Analysis of Dark Matter Axion Clumps with Spherical Symmetry

TL;DR

This paper analyzes the stability of spherical axion dark matter clumps considering gravitational and self-interactions, identifying stable and unstable regimes, and clarifying misconceptions about ultra-dense solutions.

Contribution

It provides a detailed stability analysis of spherical axion clumps, clarifies the conditions for stability, and corrects previous misconceptions about ultra-dense stable solutions.

Findings

Large clumps are stable, small ones are unstable

There is a maximum particle number for stable clumps

A single stable branch exists with repulsive self-interactions

Abstract

Recently there has been much interest in the spatial distribution of light scalar dark matter, especially axions, throughout the universe. When the local gravitational interactions between the scalar modes are sufficiently rapid, it can cause the field to re-organize into a BEC of gravitationally bound clumps.
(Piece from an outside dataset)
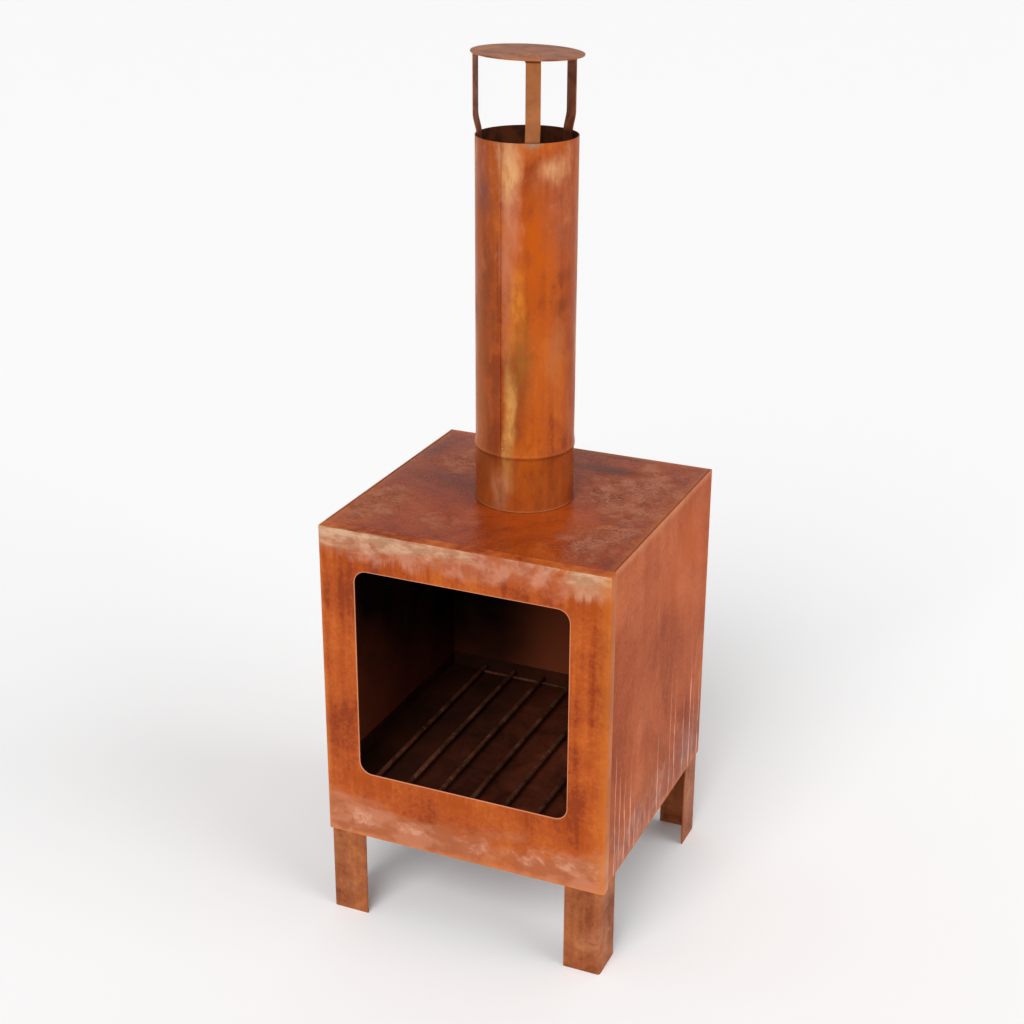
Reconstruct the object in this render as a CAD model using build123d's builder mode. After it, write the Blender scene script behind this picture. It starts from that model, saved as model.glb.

While these clumps are stable when only gravitation is included, the picture is complicated by the presence of the axion's attractive self-interactions, which can potentially cause the clumps to collapse. Here we perform a detailed stability analysis to determine under what conditions the clumps are stable. In this paper we focus on spherical configurations, leaving aspherical configurations for future work. We identify branches of clump solutions of the axion-gravity-self-interacting system and study their stability properties. We find that clumps that are (spatially) large are stable, while clumps that are (spatially) small are unstable and may collapse. Furthermore, there is a maximum number of particles that can be in a clump. We map out the full space of solutions, which includes quasi-stable axitons, and clarify how a recent claim in the literature of a new ultra-dense branch of stable solutions rests on an invalid use of the non-relativistic approximation. We also consider repulsive self-interactions that may arise from a generic scalar dark matter candidate, finding a single stable branch that extends to arbitrary particle number.